HHS: Like the Coleman and Lyon article, Patrick Collier and James J. Connolly’s ‘Time shifts: Place, belonging, and future orientation in pandemic everyday life’ looks at experiences of the pandemic from a temporal perspective via materials gathered by the Everyday Life in Middletown project. According to the authors, how were disruptions associated with the pandemic reflected in autobiographical writing?
Collier and Connolly use diaries and directive responses submitted to the Everyday Life in Middletown project to consider how the pandemic distorted experiences of time and place and potentially caused problems for the construction of autobiographical selves in doing so.
During the pandemic people in Muncie seemed to experience the present as confusing because everyday rhythms were disrupted. They didn’t really write much about the future. They seemed to feel disconnected from the future, unable to plan for the future, which is different from what the project would usually receive in terms of autobiographical writing. People writing during the pandemic didn’t write so much about the lifetime; didn’t provide in their writing a sense of continuous life and belonging, which was different to the usual writing that the project would get in response to directives. Ultimately, what Patrick and James suggest is that the pandemic seemed to generate new forms of writing, reflective of new experiences and new forms of relating.
HHS: Finally, a more general question: what were the challenges associated with archiving the pandemic specifically or with analysing archives of the very recent past more generally?
NC: Lots of challenges! One of the challenges was that the pandemic disrupted everyone’s lives, including the lives of researchers and archivists. This is one of the reasons why these projects became so important during the early stages of the pandemic. They were long-standing research projects, organizations and archives. They were already set up. They had an existing infrastructure that allowed for the collection of diaries and other forms of biographical writing during the very early stages of the pandemic, when perhaps setting up something new would have been difficult. There were some ethical challenges to setting up new research projects during the beginning of the pandemic, asking people for their time and asking people to write about a very difficult situation. Mass Observation and the Everyday Life in Middletown project already had panels of volunteer writers and a trusting relationship with those people so it seemed possible to do ethical research and ethical archiving through those organizations.
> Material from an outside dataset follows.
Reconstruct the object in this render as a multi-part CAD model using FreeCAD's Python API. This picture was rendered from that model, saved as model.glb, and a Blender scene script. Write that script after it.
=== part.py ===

Now, I’ve talked about those two projects as an opportunity at the beginning of the pandemic, but they are also a constraint. Both of these projects have their own characteristic human sciences; they attract certain participants and certain forms of participation and so they produce a particular account of the pandemic and we have to keep that in mind. I think that’s why it’s so important to situate these projects in the history of the human sciences.
Interview conducted by Hannah Proctor. The interview has been edited for length and clarity.